Extracted records:
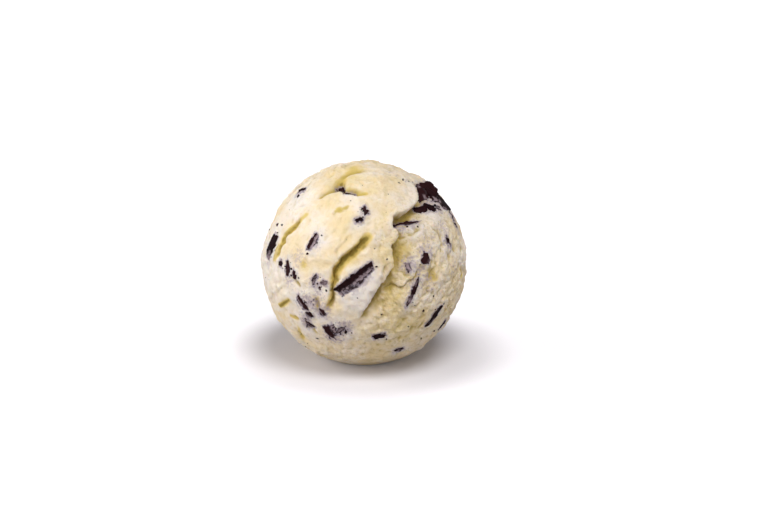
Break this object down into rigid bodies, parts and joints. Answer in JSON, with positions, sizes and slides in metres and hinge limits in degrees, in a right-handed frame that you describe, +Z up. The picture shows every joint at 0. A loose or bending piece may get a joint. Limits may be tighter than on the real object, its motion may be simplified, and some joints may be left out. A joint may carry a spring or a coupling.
{
  "type": "scoop of stracciatella ice cream",
  "caption": "Round scoop of cream-coloured ice cream with rolled folds, hollows, a crumbly grain and dark chocolate flakes frozen into it, on a small flat underside.",
  "frame": {"origin": "middle of the flat underside, on the surface that the scoop rests on", "axes": "+Z up; -Y is the front, the side with the long rolled fold; +X is to the right seen from the front"},
  "size_m": [0.0566, 0.0569, 0.0545],
  "materials": {
    "ice_cream": "soft matte frozen cream, a little translucent",
    "chocolate": "dark chocolate, broken edges with a thin milky film"
  },
  "bodies": {
    "root": {"scoop": "ice_cream"}
  },
  "joints": []
}
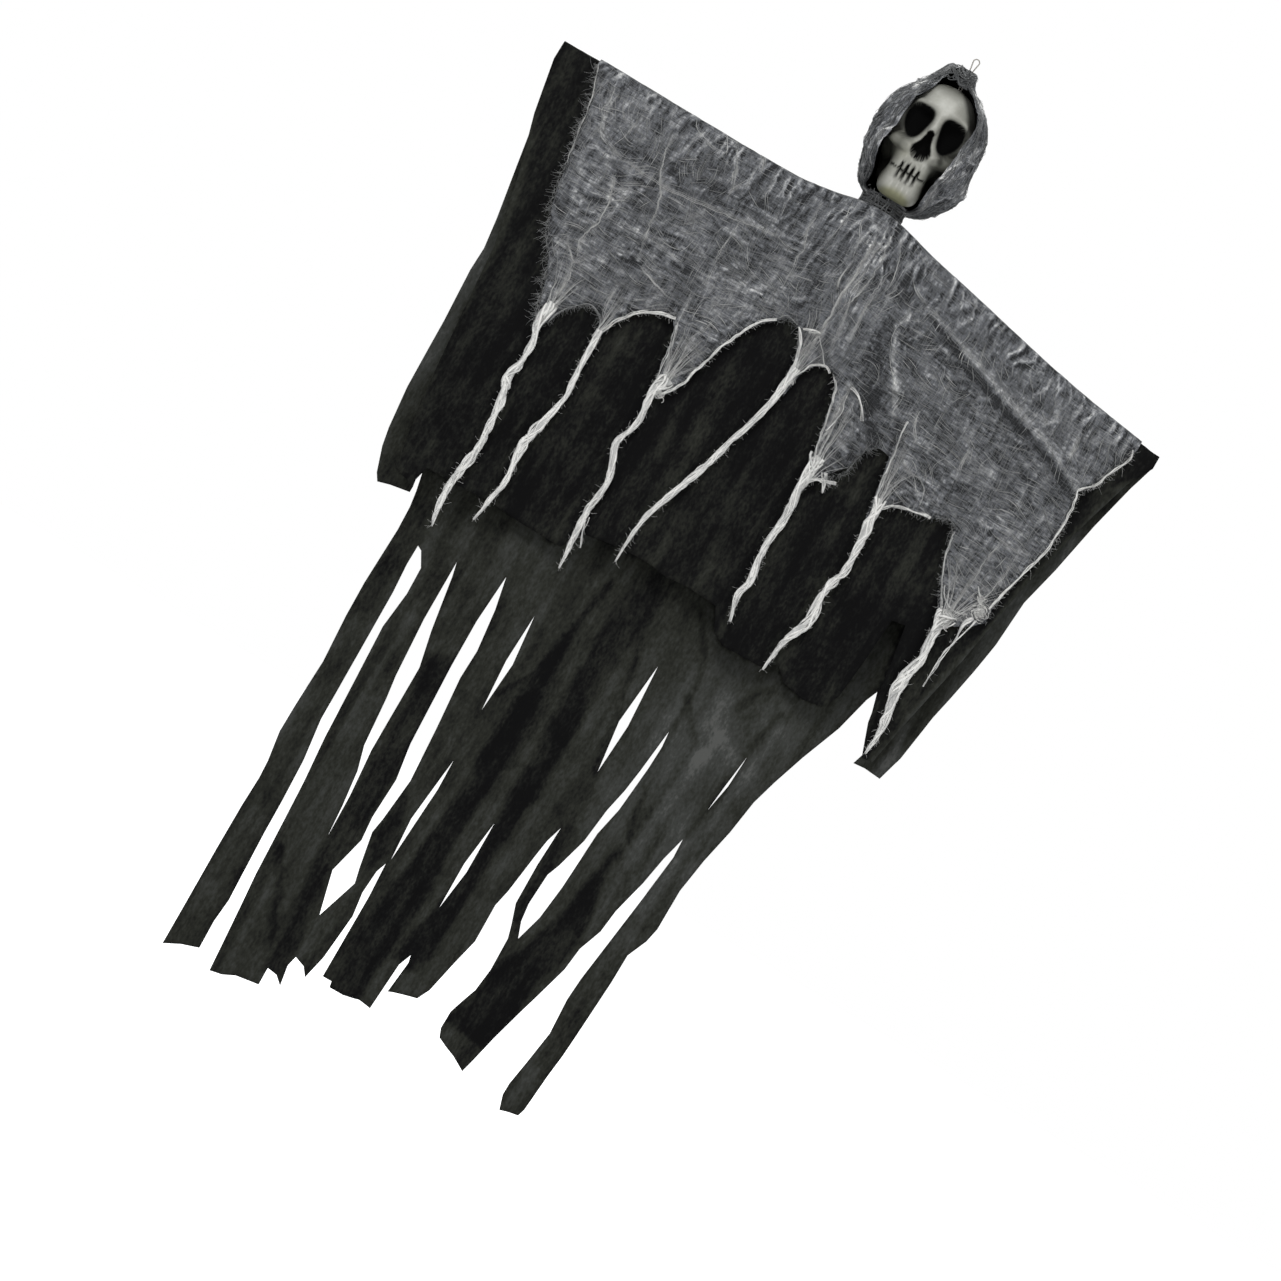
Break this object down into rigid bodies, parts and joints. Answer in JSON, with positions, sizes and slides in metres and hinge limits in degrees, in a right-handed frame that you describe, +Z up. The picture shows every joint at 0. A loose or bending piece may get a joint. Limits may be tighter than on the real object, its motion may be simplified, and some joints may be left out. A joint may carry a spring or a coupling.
{
  "type": "hanging fabric ghost",
  "caption": "Hanging party decoration: a moulded skull in a gauze hood over a torn gauze cape and a long black robe cut into strips, on a loop of string.",
  "frame": {"origin": "top of the hanging loop, where it lies on a hook", "axes": "+Z up as it hangs; the face looks along -Y; +X runs to its left arm, on the right of the picture"},
  "size_m": [0.5691, 0.0955, 0.928],
  "materials": {
    "aged_plastic": "moulded hard plastic, grey-olive with dark painted eye sockets, nose and tooth gaps",
    "black_cloth": "thin black non-woven cloth, mottled where one layer shows",
    "grey_gauze": "loose-woven pale grey gauze, frayed edges and twisted tails",
    "steel_wire": "plain drawn steel wire",
    "black_cord": "thin black twisted cord",
    "grey_string": "thin grey-brown twisted string"
  },
  "bodies": {
    "root": {"skull": "aged_plastic", "hood_lining": "black_cloth", "hood_gauze": "grey_gauze", "gauze_cape": "grey_gauze", "robe": "black_cloth", "shoulder_wire": "steel_wire", "neck_tie": "black_cord", "hanging_string": "grey_string"}
  },
  "joints": []
}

→ **Written exercise**:
Quote each line of the listing above exactly.

→ **Output below**:
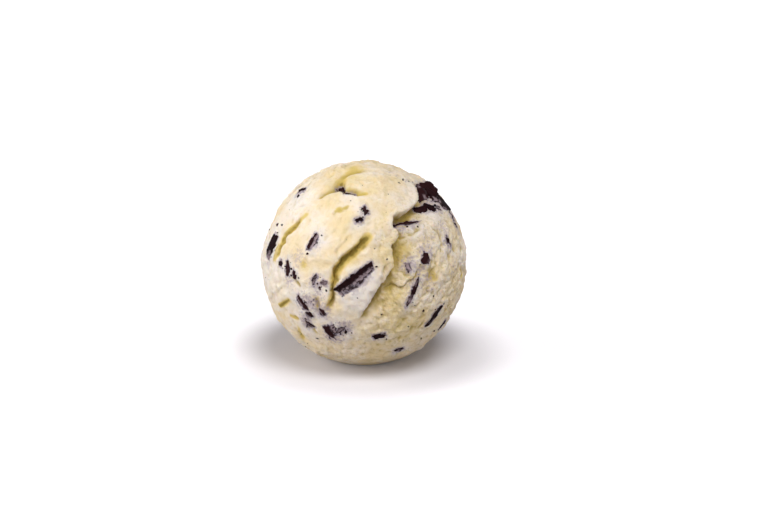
Break this object down into rigid bodies, parts and joints. Answer in JSON, with positions, sizes and slides in metres and hinge limits in degrees, in a right-handed frame that you describe, +Z up. The picture shows every joint at 0. A loose or bending piece may get a joint. Limits may be tighter than on the real object, its motion may be simplified, and some joints may be left out. A joint may carry a spring or a coupling.
{
  "type": "scoop of stracciatella ice cream",
  "caption": "Round scoop of cream-coloured ice cream with rolled folds, hollows, a crumbly grain and dark chocolate flakes frozen into it, on a small flat underside.",
  "frame": {"origin": "middle of the flat underside, on the surface that the scoop rests on", "axes": "+Z up; -Y is the front, the side with the long rolled fold; +X is to the right seen from the front"},
  "size_m": [0.0566, 0.0569, 0.0545],
  "materials": {
    "ice_cream": "soft matte frozen cream, a little translucent",
    "chocolate": "dark chocolate, broken edges with a thin milky film"
  },
  "bodies": {
    "root": {"scoop": "ice_cream"}
  },
  "joints": []
}
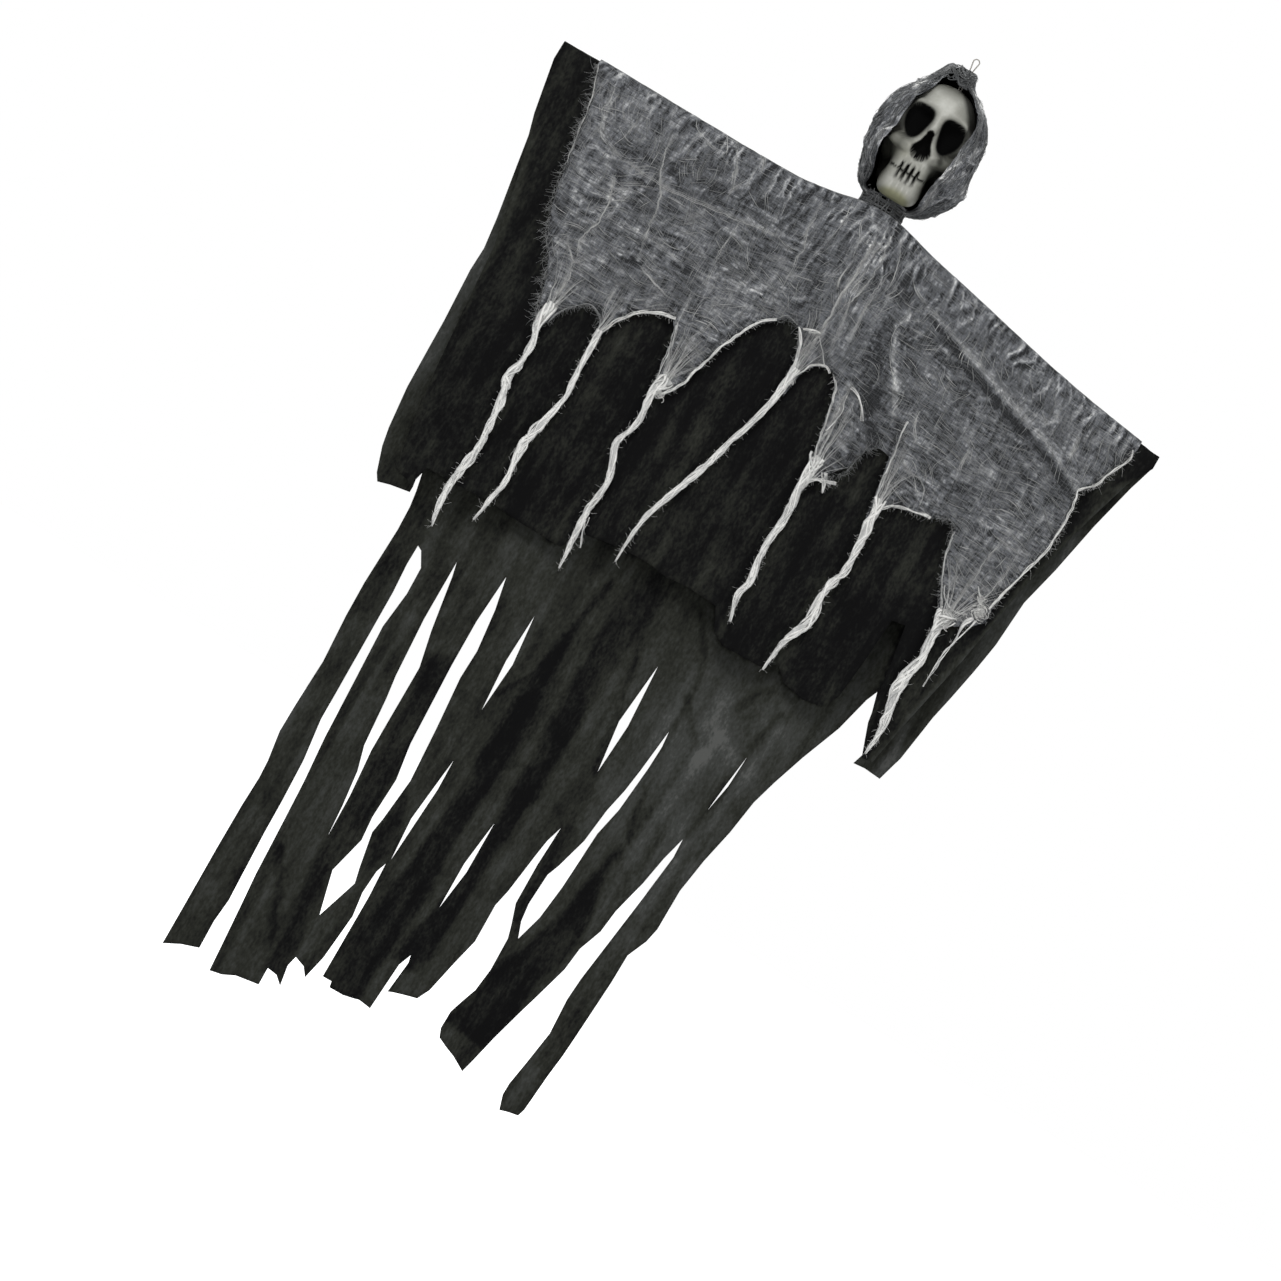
Break this object down into rigid bodies, parts and joints. Answer in JSON, with positions, sizes and slides in metres and hinge limits in degrees, in a right-handed frame that you describe, +Z up. The picture shows every joint at 0. A loose or bending piece may get a joint. Limits may be tighter than on the real object, its motion may be simplified, and some joints may be left out. A joint may carry a spring or a coupling.
{
  "type": "hanging fabric ghost",
  "caption": "Hanging party decoration: a moulded skull in a gauze hood over a torn gauze cape and a long black robe cut into strips, on a loop of string.",
  "frame": {"origin": "top of the hanging loop, where it lies on a hook", "axes": "+Z up as it hangs; the face looks along -Y; +X runs to its left arm, on the right of the picture"},
  "size_m": [0.5691, 0.0955, 0.928],
  "materials": {
    "aged_plastic": "moulded hard plastic, grey-olive with dark painted eye sockets, nose and tooth gaps",
    "black_cloth": "thin black non-woven cloth, mottled where one layer shows",
    "grey_gauze": "loose-woven pale grey gauze, frayed edges and twisted tails",
    "steel_wire": "plain drawn steel wire",
    "black_cord": "thin black twisted cord",
    "grey_string": "thin grey-brown twisted string"
  },
  "bodies": {
    "root": {"skull": "aged_plastic", "hood_lining": "black_cloth", "hood_gauze": "grey_gauze", "gauze_cape": "grey_gauze", "robe": "black_cloth", "shoulder_wire": "steel_wire", "neck_tie": "black_cord", "hanging_string": "grey_string"}
  },
  "joints": []
}